Keep on doing this, you’ll be surprised what lies underneath.
target – small everyday targets, for everything, become time management; when linked to aims, lists they become natural. Beware: produces agony if all time is going on lists and aims and you can never find your way out of the paper bag!
time - generally not used well but this is often hidden without realising it. Time cannot work on its own, without you. It can only be used well if other things are working, if chance and opportunity give you a chance and an opportunity. Only you are in charge of your own time. The child that keeps you awake at night, or the job that takes your night shift, is the chance and opportunity to do and be someone else.
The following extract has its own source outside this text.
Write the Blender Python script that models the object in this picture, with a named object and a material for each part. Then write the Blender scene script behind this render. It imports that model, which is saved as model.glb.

technology – treat it as software for the brain games, learn from it – it has more to offer than we sometimes think
think – not what but how : “I repeat: what really matters about any individual is not what he thinks, but how he thinks. Our conversation has been about the constituents that might go to make up an independent and a questioning person: a dissenter and freethinker.” (Hitchens, p.63)
trends - trends in architecture follow the media rule – ‘if it bleeds it leads’ - in other words the spectacle comes first and the rest follows. Suspect the design of this blood and seek a way to defeat cliché. Some intelligence helps.
ultimately – remember there is no ultimately – no ultimate aim that is not shifted and altered every day..
vygotsky – inner speech: use it, keep it, improve it but never lose sight
of its invisibility. It is your secret life; very few ever touch it.
whatever – use this only with confidence, and not to hide the silence or the necessary pause for thinking out something else.
wisdom remember borrowed wisdom is still wisdom – the secret to studios, studying, even idleness is the following from Samuel Beckett: “Try again. Fail again. Fail better.”
zero – overused digit, always think of starting from.
Ref: Christopher Hitchens. Letters to a Young Contrarian, Perseus, Cambridge 2001 - Todd Gitlin Letters to a Young Activist.